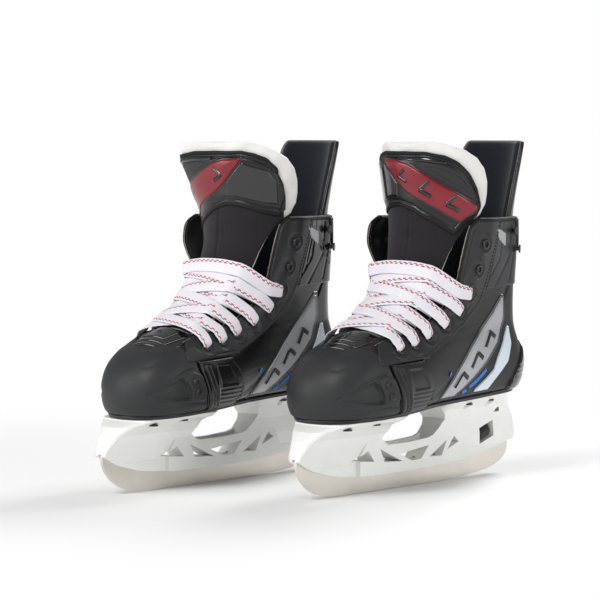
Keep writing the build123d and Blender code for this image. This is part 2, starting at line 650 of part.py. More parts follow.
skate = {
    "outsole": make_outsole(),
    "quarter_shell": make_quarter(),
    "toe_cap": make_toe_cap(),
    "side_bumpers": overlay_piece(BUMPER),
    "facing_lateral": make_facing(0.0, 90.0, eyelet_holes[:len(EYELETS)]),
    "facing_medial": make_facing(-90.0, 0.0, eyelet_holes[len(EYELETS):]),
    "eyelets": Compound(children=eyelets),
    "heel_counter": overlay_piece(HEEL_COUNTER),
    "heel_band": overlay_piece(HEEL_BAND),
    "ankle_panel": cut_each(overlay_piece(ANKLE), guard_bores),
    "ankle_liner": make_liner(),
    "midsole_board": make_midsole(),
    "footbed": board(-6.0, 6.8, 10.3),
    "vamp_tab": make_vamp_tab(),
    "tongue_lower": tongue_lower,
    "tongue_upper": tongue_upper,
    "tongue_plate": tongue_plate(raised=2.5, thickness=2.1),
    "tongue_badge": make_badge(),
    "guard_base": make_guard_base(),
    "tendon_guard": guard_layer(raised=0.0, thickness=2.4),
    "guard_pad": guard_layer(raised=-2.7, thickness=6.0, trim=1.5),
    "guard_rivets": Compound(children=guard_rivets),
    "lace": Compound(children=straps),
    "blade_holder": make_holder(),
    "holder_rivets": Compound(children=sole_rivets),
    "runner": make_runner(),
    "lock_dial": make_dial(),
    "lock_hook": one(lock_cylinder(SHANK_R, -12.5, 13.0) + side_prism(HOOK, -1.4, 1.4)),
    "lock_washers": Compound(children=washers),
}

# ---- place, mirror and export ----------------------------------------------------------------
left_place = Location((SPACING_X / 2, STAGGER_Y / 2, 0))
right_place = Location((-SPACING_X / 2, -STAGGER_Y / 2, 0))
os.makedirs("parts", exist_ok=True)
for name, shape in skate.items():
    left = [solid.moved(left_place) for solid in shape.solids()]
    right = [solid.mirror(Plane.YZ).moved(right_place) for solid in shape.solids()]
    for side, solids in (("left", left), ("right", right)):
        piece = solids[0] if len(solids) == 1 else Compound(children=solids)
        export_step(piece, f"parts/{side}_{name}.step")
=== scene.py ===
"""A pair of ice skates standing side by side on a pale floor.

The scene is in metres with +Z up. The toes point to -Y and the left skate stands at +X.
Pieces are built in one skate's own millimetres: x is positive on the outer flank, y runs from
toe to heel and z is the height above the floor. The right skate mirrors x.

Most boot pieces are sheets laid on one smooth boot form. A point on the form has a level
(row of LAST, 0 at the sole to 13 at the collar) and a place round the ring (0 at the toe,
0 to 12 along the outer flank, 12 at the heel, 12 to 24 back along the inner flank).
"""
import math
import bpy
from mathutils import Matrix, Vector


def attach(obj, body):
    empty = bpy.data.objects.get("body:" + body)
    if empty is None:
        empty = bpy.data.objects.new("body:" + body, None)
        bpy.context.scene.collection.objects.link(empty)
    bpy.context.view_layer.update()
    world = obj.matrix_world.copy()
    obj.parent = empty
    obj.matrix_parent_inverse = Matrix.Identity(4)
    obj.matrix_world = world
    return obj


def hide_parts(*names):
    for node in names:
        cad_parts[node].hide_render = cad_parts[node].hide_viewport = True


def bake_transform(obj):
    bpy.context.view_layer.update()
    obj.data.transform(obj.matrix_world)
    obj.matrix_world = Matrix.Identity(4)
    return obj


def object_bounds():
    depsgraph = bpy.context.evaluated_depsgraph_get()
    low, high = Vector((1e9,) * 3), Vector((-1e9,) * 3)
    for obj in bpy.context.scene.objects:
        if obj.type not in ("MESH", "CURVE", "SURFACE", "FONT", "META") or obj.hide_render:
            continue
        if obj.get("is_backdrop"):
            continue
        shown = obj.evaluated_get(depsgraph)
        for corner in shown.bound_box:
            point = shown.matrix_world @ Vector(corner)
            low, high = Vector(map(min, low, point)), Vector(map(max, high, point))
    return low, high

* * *

**EXERCISE OBJECTIVE**
Search the data for the string "point". List each line that has it.

**SOLUTION FOR THIS TASK**
The scene is in metres with +Z up. The toes point to -Y and the left skate stands at +X.
Most boot pieces are sheets laid on one smooth boot form. A point on the form has a level
            point = shown.matrix_world @ Vector(corner)
            low, high = Vector(map(min, low, point)), Vector(map(max, high, point))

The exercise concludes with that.